This isn’t the first time in the post-Covid era when equities and bonds resumed moving in opposite directions, but previous bouts of “normalcy” proved fleeting. Still, there are good grounds for believing the current move could prove stickier. The interest rate hiking cycle, which has been a headwind for fixed income, looks to be drawing to a close. The more it appears we are at or close to terminal rates, the more confident investors are likely to feel about taking advantage of investment grade bond yields, whose average yield-to-maturity, at around 5.5 per cent, is in the 97th percentile when looked at across the last ten years. 

Elsewhere, although US stocks have had a good year so far, valuations are beginning to look stretched. Price-to-earnings ratios well north of 20 are pricing in a Goldilocks-like soft-landing scenario, leaving equities vulnerable to any less benign macroeconomic outcome. A large portion of this year’s equity rally can also be attributed to companies that have benefited from the AI hype or from fiscal spending programmes such as the CHIPS Act. The debt of these companies represents a relatively small part of bond indices, and already trades at relatively tight valuations.  Credit, unlike equities, has an asymmetric return profile and a ceiling on how high it can rally, while some of the hottest tech stocks have more than doubled this year. 

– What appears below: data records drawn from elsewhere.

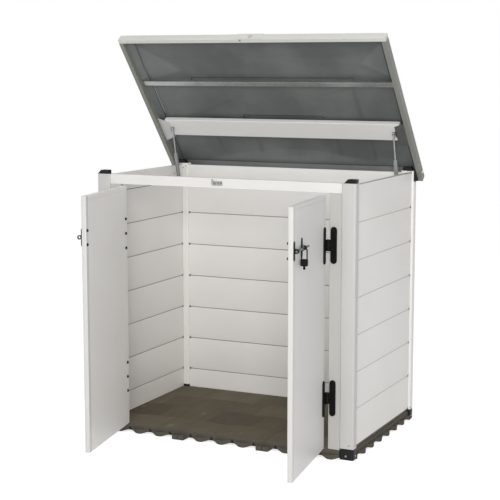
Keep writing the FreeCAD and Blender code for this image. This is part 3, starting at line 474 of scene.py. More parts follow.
# The other materials: what finish takes, in its order
finishRows = {
    "railStrip": ("darkRail", (0.080, 0.077, 0.066), (0.125, 0.121, 0.104),
                  0.5, 5, 0.55, 0.06, 400, 0.15, 0, 0.3),
    "blackPlastic": ("blackPlastic", (0.006, 0.006, 0.006), (0.014, 0.014, 0.013),
                     0.5, 14, 0.45, 0.15, 900, 0.3, 0, 0.22),
    "powderCoat": ("blackPowderCoat", (0.003, 0.003, 0.003), (0.007, 0.007, 0.007),
                   0.5, 20, 0.45, 0.12, 1500, 0.35, 0, 0.13),
    "lidCream": ("creamResin", (0.70, 0.705, 0.665), (0.62, 0.625, 0.58),
                 0.5, 3, 0.40, 0.1, 700, 0.12, 0, 0.5, "lid"),
    # The lid's side rails: the cream resin painted darker, as painted shade
    "lidSide": ("creamResinShaded", (0.245, 0.249, 0.220), (0.205, 0.209, 0.185),
                0.5, 3, 0.42, 0.1, 700, 0.12, 0, 0.4, "lid"),
    "zinc": ("zincPlate", (0.62, 0.62, 0.60), (0.46, 0.455, 0.43),
             0.6, 45, 0.26, 0.2, 700, 0.12, 1, 0.5, "none", (1, 1, 0.2)),
    "bolt": ("darkZinc", (0.17, 0.19, 0.18), (0.10, 0.112, 0.107),
             0.7, 60, 0.3, 0.2, 900, 0.15, 0.8, 0.5, "right_door"),
    "screw": ("screwSteel", (0.42, 0.42, 0.41), (0.27, 0.27, 0.26), 0.7, 80, 0.3, 0.2, 900, 0.1, 0.9),
    "chrome": ("polishedRod", (0.36, 0.36, 0.36), (0.28, 0.28, 0.28), 0.3, 30, 0.22, 0.1, 1200, 0.03, 1),
    "strutPaint": ("silverPaint", (0.27, 0.28, 0.28), (0.21, 0.22, 0.22),
                   0.4, 20, 0.32, 0.1, 1100, 0.1, 0.35, 0.5, "none", (1, 1, 1), 0.2),
    "bracketSteel": ("strutPlates", (0.11, 0.115, 0.11), (0.08, 0.083, 0.08),
                     0.6, 12, 0.4, 0.15, 500, 0.1, 0, 0.4, "lid"),
    "galvanised": ("galvanisedBar", (0.32, 0.33, 0.325), (0.45, 0.46, 0.45),
                   0.6, 9, 0.34, 0.14, 300, 0.12, 0.9, 0.5, "lid", (0.03, 1, 1)),
    "liner": ("darkLinerSheet", (0.104, 0.112, 0.113), (0.162, 0.171, 0.170),
              0.85, 4, 0.46, 0.10, 260, 0.12, 0, 0.5, "lid"),
    "tile": ("woodLookTile", (0.072, 0.060, 0.042), (0.218, 0.188, 0.138),
             0.5, 5, 0.72, 0.1, 500, 0.35, 0, 0.1, "none", (1, 1, 1), 0, 0.0008),
}
looks = {key: resin(*row) for key, row in resinRows.items()}
looks.update({key: finish(*row) for key, row in finishRows.items()})

# Painted shade in the board grooves: where the lines start, how wide and how dark, their colour, the wall's
# middle and the boards' ends
boardShadeLines = {
    "outer": {"Start": 0.052, "Width": 0.0024, "Groove Shade": 0.6},
    "inner": {"Start": 0.13025, "Width": 0.0028, "Groove Shade": 0.9},
    "color": (0.030, 0.027, 0.023), "middle": {"Y": 0.588, "X": 0.362}, "end": {"Y": 0.346, "X": 0.547},
}


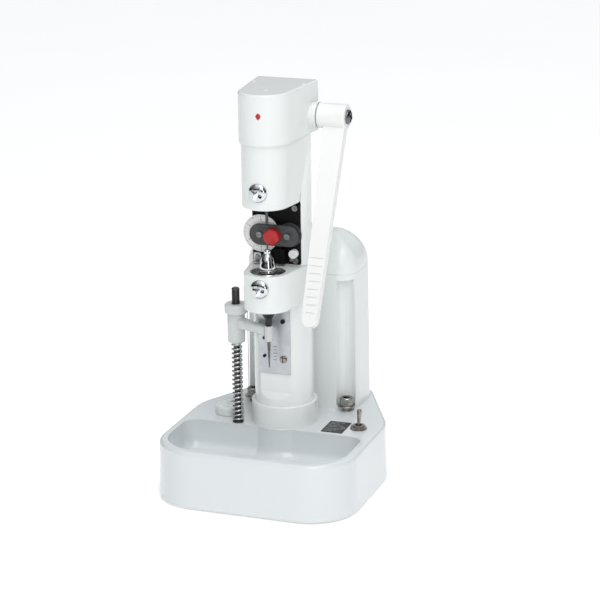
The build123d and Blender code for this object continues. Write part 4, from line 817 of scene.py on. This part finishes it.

Even if recession has only been postponed and not avoided, we expect equity investors will be on the lookout for portfolio diversifiers. Since bond indices are composed primarily of issuers from more traditional industries, we expect they will have a lower correlation with equity markets in the event of a recession or market turmoil. That means it’s probably not a bad time for bonds to reprise their supporting role as (slightly less than) one half of the famous 60/40 duo.